Можно понять, за что так любили лирику Прасолова писатели-фронтовики А. Твардовский и В. Астафьев, так уважительно писали о ней воронежский критик Анатолий Абрамов и австрийский славист Алоиз Волдан. Почему так высоко оценил «подвиг поэта» в одноимённой статье Юрий Кузнецов, сказав, что «Ещё метёт во мне метель» – вообще одно из лучших стихотворений о прошлой войне. В нём он выразил такую силу русского человеколюбия, которая и не снилась нашим «гуманным» врагам».
В лирике Алексея Прасолова немало таких откровений, где философская мысль проявляет себя не прямо, афористичной концовкой, которой он владел, как блестящий мастер, а иносказательно, символично, приглушённо. Говорит молчанием.
Такие стихи, как «Лес расступится – и дрогнет…», «И когда опрокинуло наземь…», «Мать наклонилась, но век не коснулась…», «В ковше неотгруженный щебень…», «В эту ночь с холмов…», «И вдруг за дождевым завесом…», «На рассвете», «Листа несорванного дрожь…», подчас остаются при оценке – в тени, но это подлинные шедевры русской лирики XX века.

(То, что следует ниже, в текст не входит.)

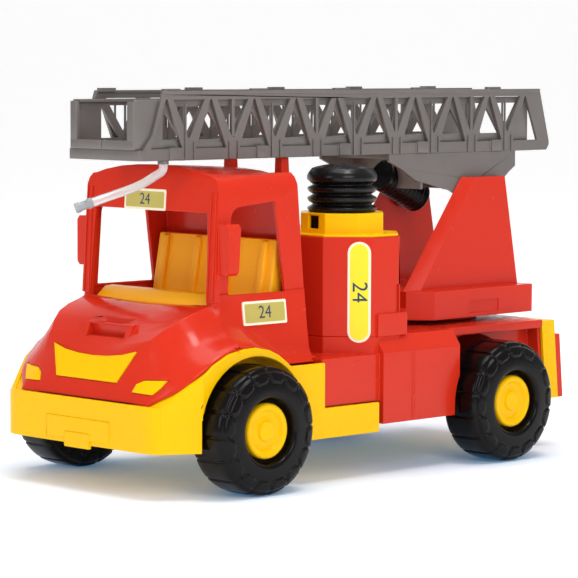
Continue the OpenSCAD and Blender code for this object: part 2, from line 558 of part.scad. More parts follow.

…И тут мы вступаем в область литературных мечтаний. Почему бы не издать сегодня небольшой томик избранных стихотворений Прасолова? Поэт успел (в возрасте 42 лет он покончил жизнь самоубийством) выпустить всего лишь четыре книги: «День и ночь» (Воронеж, 1968), «Лирика» (М., 1966), «Земля и зенит» (Воронеж, 1968), «Во имя твоё» (Воронеж, 1971). В посмертной жизни его издавали мало, без должного отбора, слабые ранние опыты вперемешку со зрелыми стихами (сам он считал, что как поэт начался с 1963 года, когда «стал писать по-новому, то есть по-старому, как писали до меня»), с текстологическими погрешностями и разночтениями.
А так хочется новой книги Прасолова, равноценной художественной величине таланта! Её давно заждался читатель. Ведь последний сборник поэта – подарочное издание с послесловием Юрия Кузнецова и гравюрами С. Косенкова – выходил в Москве (в издательстве «Современник») аж в 1988 году, то есть в прошлом веке. Хотя в Воронеже его книги выходили. А вряд ли есть надежда, что «явление Прасолова» повторится в XXI.